• WHAT TO DO
Quote, with no changes, the lines that run from the top of the material to the line with "brace_angle = 34.0", both included.
· · ·
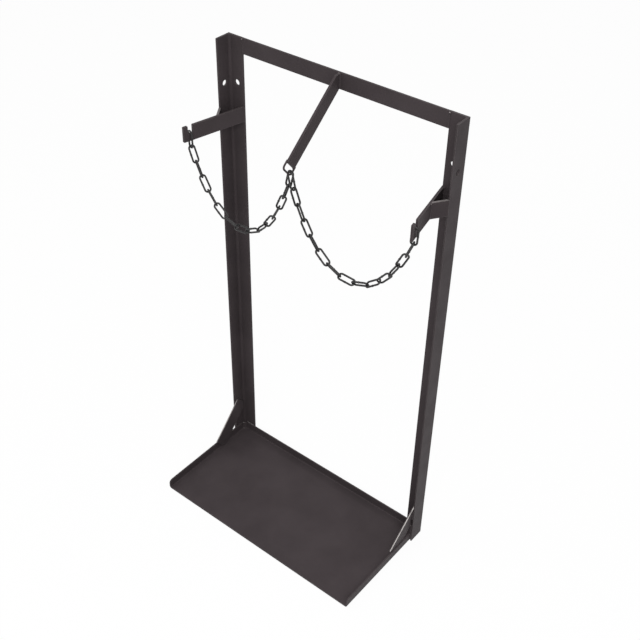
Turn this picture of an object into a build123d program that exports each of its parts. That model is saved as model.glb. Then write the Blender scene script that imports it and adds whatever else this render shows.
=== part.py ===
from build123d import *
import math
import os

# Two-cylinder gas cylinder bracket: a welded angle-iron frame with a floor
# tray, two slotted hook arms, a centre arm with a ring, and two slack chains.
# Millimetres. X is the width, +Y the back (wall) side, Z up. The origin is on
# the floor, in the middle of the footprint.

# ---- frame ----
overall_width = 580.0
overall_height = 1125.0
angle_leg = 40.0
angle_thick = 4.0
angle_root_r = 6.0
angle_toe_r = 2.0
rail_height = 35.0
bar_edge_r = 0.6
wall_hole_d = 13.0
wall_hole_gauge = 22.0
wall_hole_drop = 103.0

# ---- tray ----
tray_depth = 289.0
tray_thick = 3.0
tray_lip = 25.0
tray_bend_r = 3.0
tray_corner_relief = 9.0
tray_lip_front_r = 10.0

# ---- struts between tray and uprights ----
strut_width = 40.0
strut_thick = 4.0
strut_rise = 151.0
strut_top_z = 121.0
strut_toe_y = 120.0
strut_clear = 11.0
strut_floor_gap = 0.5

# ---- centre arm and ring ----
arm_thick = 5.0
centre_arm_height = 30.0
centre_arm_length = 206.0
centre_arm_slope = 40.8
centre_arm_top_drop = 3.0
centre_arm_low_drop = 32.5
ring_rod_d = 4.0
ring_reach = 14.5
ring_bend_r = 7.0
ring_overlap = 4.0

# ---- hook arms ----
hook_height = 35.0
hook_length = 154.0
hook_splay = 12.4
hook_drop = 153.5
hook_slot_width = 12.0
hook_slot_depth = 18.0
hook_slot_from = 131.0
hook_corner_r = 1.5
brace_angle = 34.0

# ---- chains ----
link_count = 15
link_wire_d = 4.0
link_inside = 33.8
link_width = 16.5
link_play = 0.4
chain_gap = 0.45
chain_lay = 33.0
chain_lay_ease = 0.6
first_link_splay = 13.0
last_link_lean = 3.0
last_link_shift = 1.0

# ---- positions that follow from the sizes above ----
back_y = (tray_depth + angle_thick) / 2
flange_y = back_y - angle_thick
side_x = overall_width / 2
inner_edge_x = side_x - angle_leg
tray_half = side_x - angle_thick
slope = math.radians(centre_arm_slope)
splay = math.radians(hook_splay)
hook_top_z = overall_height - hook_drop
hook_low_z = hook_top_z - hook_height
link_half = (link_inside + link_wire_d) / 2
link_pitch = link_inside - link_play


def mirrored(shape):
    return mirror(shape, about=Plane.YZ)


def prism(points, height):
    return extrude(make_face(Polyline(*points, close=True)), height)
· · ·
• ANSWER TO THIS EXERCISE
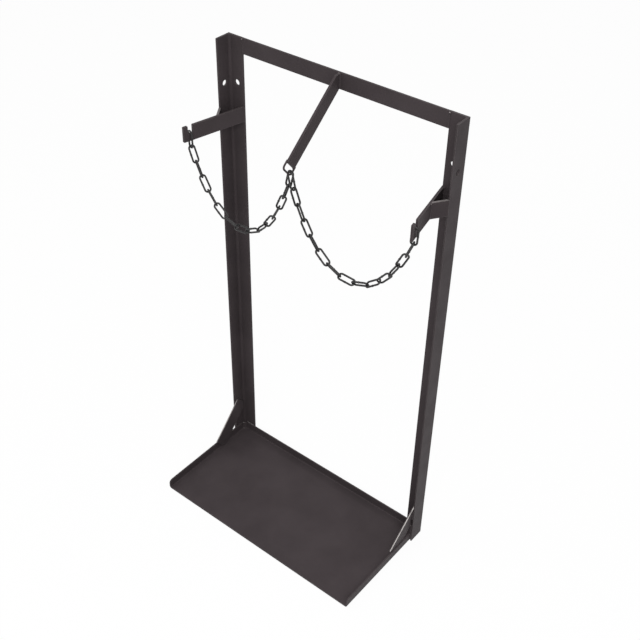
Turn this picture of an object into a build123d program that exports each of its parts. That model is saved as model.glb. Then write the Blender scene script that imports it and adds whatever else this render shows.
=== part.py ===
from build123d import *
import math
import os

# Two-cylinder gas cylinder bracket: a welded angle-iron frame with a floor
# tray, two slotted hook arms, a centre arm with a ring, and two slack chains.
# Millimetres. X is the width, +Y the back (wall) side, Z up. The origin is on
# the floor, in the middle of the footprint.

# ---- frame ----
overall_width = 580.0
overall_height = 1125.0
angle_leg = 40.0
angle_thick = 4.0
angle_root_r = 6.0
angle_toe_r = 2.0
rail_height = 35.0
bar_edge_r = 0.6
wall_hole_d = 13.0
wall_hole_gauge = 22.0
wall_hole_drop = 103.0

# ---- tray ----
tray_depth = 289.0
tray_thick = 3.0
tray_lip = 25.0
tray_bend_r = 3.0
tray_corner_relief = 9.0
tray_lip_front_r = 10.0

# ---- struts between tray and uprights ----
strut_width = 40.0
strut_thick = 4.0
strut_rise = 151.0
strut_top_z = 121.0
strut_toe_y = 120.0
strut_clear = 11.0
strut_floor_gap = 0.5

# ---- centre arm and ring ----
arm_thick = 5.0
centre_arm_height = 30.0
centre_arm_length = 206.0
centre_arm_slope = 40.8
centre_arm_top_drop = 3.0
centre_arm_low_drop = 32.5
ring_rod_d = 4.0
ring_reach = 14.5
ring_bend_r = 7.0
ring_overlap = 4.0

# ---- hook arms ----
hook_height = 35.0
hook_length = 154.0
hook_splay = 12.4
hook_drop = 153.5
hook_slot_width = 12.0
hook_slot_depth = 18.0
hook_slot_from = 131.0
hook_corner_r = 1.5
brace_angle = 34.0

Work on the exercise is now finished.